Director: Jonathan Levine
Screenplay: Jacob Forman
Cast: Amber Heard, Anson Mount, Michael Welch, Whitney Able, Edwin Hodge
Producers: Felipe Marino, Joe Neurauter, Chad Feehan, Keith Calder, Brian Udovich
Distributor: Senator Film


This is not the film you’re expecting it to be, and no plot synopsis will paint an accurate picture. As Andrew Kasch wrote in his Dread Central review, “It’s damn near impossible to describe the greatness of MANDY LANE without making it sound completely unappealing,” and that’s the Lord’s truth! The on-the-surface-thin plot concerns a dreamily gorgeous girl by the name of, you got it, Mandy Lane (Amber Heard) who is the object of obsession for virtually everyone in her high school. In what should be the first clue that this film will smash slasher conventions to pieces, Mandy is a not über-confident, nor is she manipulative, cold, superficial or demure. In fact, Mandy is an absolute sweetheart who barely seems to grasp the power she holds over others and identifies more with outsiders than with the popular crowd. To celebrate the end of her junior year, she and a group of friends decide to spend the weekend at a ranch house in the countryside. As you’re probably expecting, all hopeful seducers begin to be killed off one by one. Everyone, in fact, begins to die. Don’t let that make you think you’ve seen this one done a thousand times before. This film is much more than the sum of its parts.

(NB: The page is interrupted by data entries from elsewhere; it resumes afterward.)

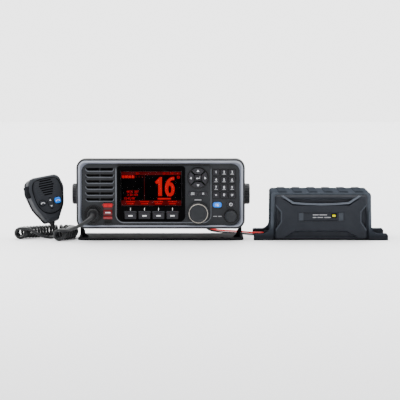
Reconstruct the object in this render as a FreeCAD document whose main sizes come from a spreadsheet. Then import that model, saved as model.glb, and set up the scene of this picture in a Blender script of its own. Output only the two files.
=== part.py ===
import FreeCAD, Part
import math
import os
import re

import Sketcher
from FreeCAD import Placement, Rotation, Vector

# Marine VHF set: a radio head in a tilting bracket, its hand microphone on a curly cord,
# and the power box that feeds it. Millimetres. X runs to the right, Y to the back and
# Z up. The origin is the centre of the bracket's screw holes on the table.

os.makedirs("parts", exist_ok=True)
doc = FreeCAD.newDocument("MarineRadio")
sheet = doc.addObject("Spreadsheet::Sheet", "Sizes")

SIZES = {
    # Radio head: a bezel with a rear case behind it, hung on the tilt axis
    "tiltHeight": 72.5, "bezelWidth": 274, "bezelHeight": 114, "bezelCorner": 15,
    "bezelLow": 19, "bezelBack": 32, "facePlane": 57.5, "bezelWall": 3.5, "faceWall": 5,
    "bezelRound": 2.2, "seatDepth": 5, "seatLedge": 4,
    "rimInset": 2, "rimSide": 6.6, "rimTop": 5.7, "rimFoot": 4.2, "rimRaise": 3, "rimSeat": 1,
    "rimBevel": 1.6, "rimCorner": 13, "fitGap": 0.15,
    "caseWidth": 250, "caseHeight": 96, "caseCorner": 8, "caseWall": 3, "caseBack": 45,
    "flangeThick": 3, "gasketThick": 2, "gasketWide": 3,
    "finDepth": 16, "finThick": 2.4, "finPitch": 10, "finCount": 23, "finTop": 6,
    "socketAcross": 60, "socketHeight": 45, "socketBay": 32,
    # Island that carries the screen and the main keys
    "islandLeft": 71.6, "islandRight": 81, "islandLow": 30, "islandHigh": 122, "islandCorner": 12,
    "islandRaise": 2.5, "lensLeft": 70.5, "lensRight": 40, "lensLow": 31, "lensHigh": 121.4,
    "lensThick": 2, "lensCorner": 9, "screenLeft": 63.9, "screenRight": 33.5, "screenLow": 57.3,
    "screenHigh": 112.1, "screenThick": 6,
    # Keys
    "keyGap": 0.3, "keyTravel": 0.8, "keyProud": 1.5, "keyRound": 0.7, "keyFlange": 1.2,
    "flangeDeep": 1.4, "padLeft": 90.1, "padTop": 111.1, "padAcross": 13, "padDown": 12.4,
    "padKeyWide": 10, "padKeyTall": 8.8, "padKeyCorner": 1.6, "padWellWide": 12.2,
    "padWellTall": 11.2, "wellDeep": 1,
    "softLeft": 48.9, "softHeight": 40.8, "softPitch": 22.75, "softWide": 18.4, "softTall": 10.4,
    "softCorner": 1.4,
    "ringAcross": 60.8, "ringHeight": 102.2, "ringRadius": 15.5, "ringInner": 7.8, "ringWell": 17.5,
    "arrowSpread": 41, "arrowSlant": 3.4, "arrowShy": 0.6,
    "enterWide": 12.5, "enterTall": 11.2, "enterCorner": 2.6,
    "menuAcross": 52.2, "menuPitch": 17, "menuHeight": 76.6, "menuWide": 14, "menuTall": 6.5,
    "menuCorner": 1.4, "channelAcross": 92, "channelHeight": 58.2, "channelWide": 13.8,
    "channelTall": 8.5, "channelCorner": 3.4, "powerAcross": 114.2, "powerHeight": 58.9,
    "powerWide": 12.7, "powerTall": 8.6, "powerCorner": 3.2,
    # Selector dial and volume knob
    "dialAcross": 61.3, "dialHeight": 45.1, "dialSkirt": 17.5, "dialRadius": 15, "dialProud": 14,
    "dialWell": 18.4, "dialBore": 3, "dialLift": 1.2, "gripCount": 36, "gripRadius": 0.9,
    "shaftPlay": 0.05, "shaftDeep": 8, "volumeAcross": 114, "volumeHeight": 39.8,
    "volumeRadius": 9.9, "volumeProud": 12, "volumeFlats": 9, "volumeWell": 11.2,
    # Speaker louvres
    "louvreLeft": 121.9, "louvreRight": 75.4, "louvreTop": 118.1, "louvrePitch": 9.77,
    "louvreTall": 5.8, "louvreDeep": 6.5, "louvreRib": 1.6, "louvreCount": 6,
    "speakerRadius": 27, "speakerDeep": 18, "speakerHeight": 90, "boardPlane": 43, "postRadius": 2.2,
    # Microphone socket and plug
    "socketLeft": 109.2, "socketUp": 42.9, "socketWell": 14.4, "socketRing": 13.6,
    "plugRadius": 9.9, "plugProud": 14.5, "plugNose": 6, "socketBore": 10.2, "socketDeep": 10,
    # Distress key under its sprung cover
    "coverLeft": 92.6, "coverRight": 78.5, "coverHigh": 60.6, "coverLow": 35.1, "coverProud": 6.5,
    "coverWall": 1.6, "pinRadius": 1.6, "pinReach": 3.4, "distressRadius": 4.4,
    "distressHeight": 46, "distressProud": 1.6,
    # Bracket and its clamp knobs
    "footHalf": 135, "footDepth": 110, "footThick": 3, "footCorner": 12, "armThick": 3.5,
    "armOuter": 132.5, "armHalf": 16, "armTop": 18, "armHole": 4.3, "lipWide": 8, "lipHigh": 18,
    "screwAcross": 200, "screwDeep": 70, "screwHole": 5.5, "bossRadius": 15, "bossGap": 0.3,
    "bossBore": 8.1, "studRadius": 4, "studReach": 14, "knobRadius": 17, "knobThick": 13.5,
    "knobNotches": 24, "notchRadius": 1.5,
    # Hand microphone
    "micAcross": 191, "micBack": 6, "micUp": 63, "micYaw": 24, "micRoll": 9, "micLean": 14,
    "micTop": 36.5, "micNeck": 39.5, "micTopHalf": 26, "micHalf": 31.5, "micWaist": 25,
    "micNeckHalf": 9.5, "micShoulder": 15, "micWaistLow": 14, "micFront": 19, "micRear": 14,
    "micRound": 6, "micPanelInset": 6.5, "micPanelLow": 24, "micPanelRaise": 0.8,
    "slotCount": 7, "slotPitch": 3.85, "slotTall": 1.7, "slotTop": 28, "slotDeep": 1.6,
    "hangupLeft": 13.3, "hangupHeight": 7.7, "hangupWide": 10.4, "hangupTall": 8.3,
    "rockerHeight": 10.2, "rockerWide": 8.6, "rockerTall": 17, "micKeyDeep": 3, "micKeyProud": 1,
    "callWide": 10.4, "callTall": 9.8, "talkLong": 19.4, "talkWide": 12, "talkHeight": 15,
    "talkProud": 3.6, "talkDeep": 6, "talkTravel": 1.8, "studNeck": 3.2, "studHead": 6,
    "studLong": 9, "studHeight": 12, "reliefLong": 11, "reliefTop": 5,
    # Cord
    "cordRadius": 2.3, "curlRadius": 7.6, "curlPitch": 5.5, "curlHex": 2.4, "floorGap": 0.1,
    "firstMouthX": -230, "firstMouthY": -35, "firstLead": 4, "firstBend": 28, "firstTurn": 55,
    "longRun": 49, "hairpinBend": 20, "hairpinTurn": 125, "sideRun": 29.7, "swayBend": 30,
    "swayTurn": 46, "lastLead": 2, "cordLead": 4.6,
    # Power box
    "boxLeft": 179.3, "boxRight": 342.7, "boxTop": 77.6, "boxFront": 55, "boxDepth": 130,
    "boxCorner": 5, "boxRibs": 6, "boxRibPitch": 24.9, "boxRibWide": 13.3, "boxRibTall": 1.5,
    "tabReach": 27.4, "tabThick": 10, "tabDeep": 26, "tabSweep": 12, "tabHole": 5.2, "tabInset": 11,
    "coverInset": 6.5, "coverThick": 12, "coverRim": 6, "coverSeat": 5, "scoopDeep": 4,
    "windowLeft": 223.6, "windowRight": 298.2, "windowLow": 31.5, "windowHigh": 45.7,
    "windowDeep": 1.5, "plateLeft": 231.9, "plateRight": 289.9, "lampAcross": 281.9,
    "lampHeight": 40.1, "lampWide": 5, "lampTall": 3.4, "glandDepth": 41, "glandReach": 9,
    "glandWide": 10, "leadRadius": 3, "powerExit": 6,
}
for row, (alias, number) in enumerate(SIZES.items(), start=1):
    sheet.set(f"A{row}", alias)
    sheet.set(f"B{row}", str(number))
    sheet.setAlias(f"B{row}", alias)
doc.recompute()


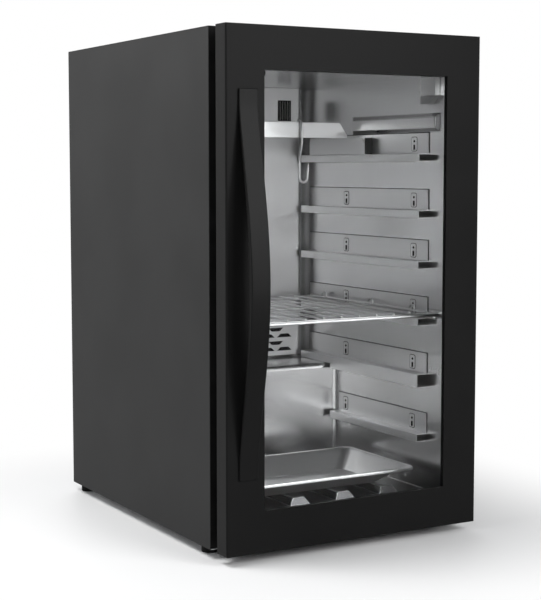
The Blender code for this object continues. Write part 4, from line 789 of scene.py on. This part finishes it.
loop = BAR_HALF_WIDTH + EYE_PLAY + HOOK_WIRE
eye = BAR_TOP - math.sqrt((loop - HOOK_WIRE - SEAT_GAP) ** 2 - BAR_HALF_WIDTH**2)
line = [(HOOK_X, BAR_Y + loop, eye - EYE_TAIL)]
line += [(HOOK_X, BAR_Y + y, eye + z) for y, z in bow(loop, 0, 180, 18)]
start, end = BAR_LOW - HOOK_WIRE, BAR_LOW - SHANK
for step in range(EASE_STEPS + 1):
    share = step / EASE_STEPS
    ease = share * share * (3 - 2 * share)
    line.append((HOOK_X, BAR_Y - loop * (1 - ease), start + (end - start) * share))
line += [(HOOK_X + BEND_RADIUS + x, BAR_Y, BEND_LEVEL + z) for x, z in bow(BEND_RADIUS, 180, 360, 18)]
for share in (0.5, 0.8, 1.0):
    line.append((HOOK_X + 2 * BEND_RADIUS + HOOK_WIRE * share, BAR_Y, BEND_LEVEL + POINT_RISE * share))


def wire_curve(name, points, radius, radii=None, resolution=5):
    """A round wire along points, as a mesh. Radii are shares of the radius, one for each point."""
    curve = bpy.data.curves.new(name, "CURVE")
    curve.dimensions, curve.bevel_depth, curve.bevel_resolution = "3D", radius, resolution
    curve.use_fill_caps = True
    spline = curve.splines.new("POLY")
    spline.points.add(len(points) - 1)
    for index, (point, place) in enumerate(zip(spline.points, points)):
        point.co = (*place, 1)
        point.radius = radii[index] if radii else 1
    alone(linked(name, curve))
    bpy.ops.object.convert(target="MESH")
    made = bpy.context.object
    editing(made)
    bpy.ops.mesh.select_all(action="SELECT")
    bpy.ops.mesh.remove_doubles(threshold=0.00001)
    bpy.ops.mesh.normals_make_consistent(inside=False)
    done_editing()
    return smoothed(made, 50)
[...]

A super entertaining and surprisingly provocative reworking of traditional slasher film themes, MANDY plays somewhat like a homicidal sister act to VIRGIN SUICIDES with razor-sharp (and often very funny) dialogue, heaps of tension, lacerating moments of violence and a garish visual aesthetic blasting out from its frames. Characters range the expected “types,” yet they’re written richly as flawed, three-dimensional beings. When things get nasty, the results are devastating. A boldly subversive feature debut from Jonathan Levine, MANDY LANE moulds stereotypical slasher conventions into a deranged discourse on objectification, combining an insightful point of view with the best elements of ’80s teen horror and caustic ’70s hellrides. An audience favourite at every fest it screens in, it’s a smart slasher film for a dangerous new world, where no secrets are secret and school shooting sprees happen on a near-monthly basis.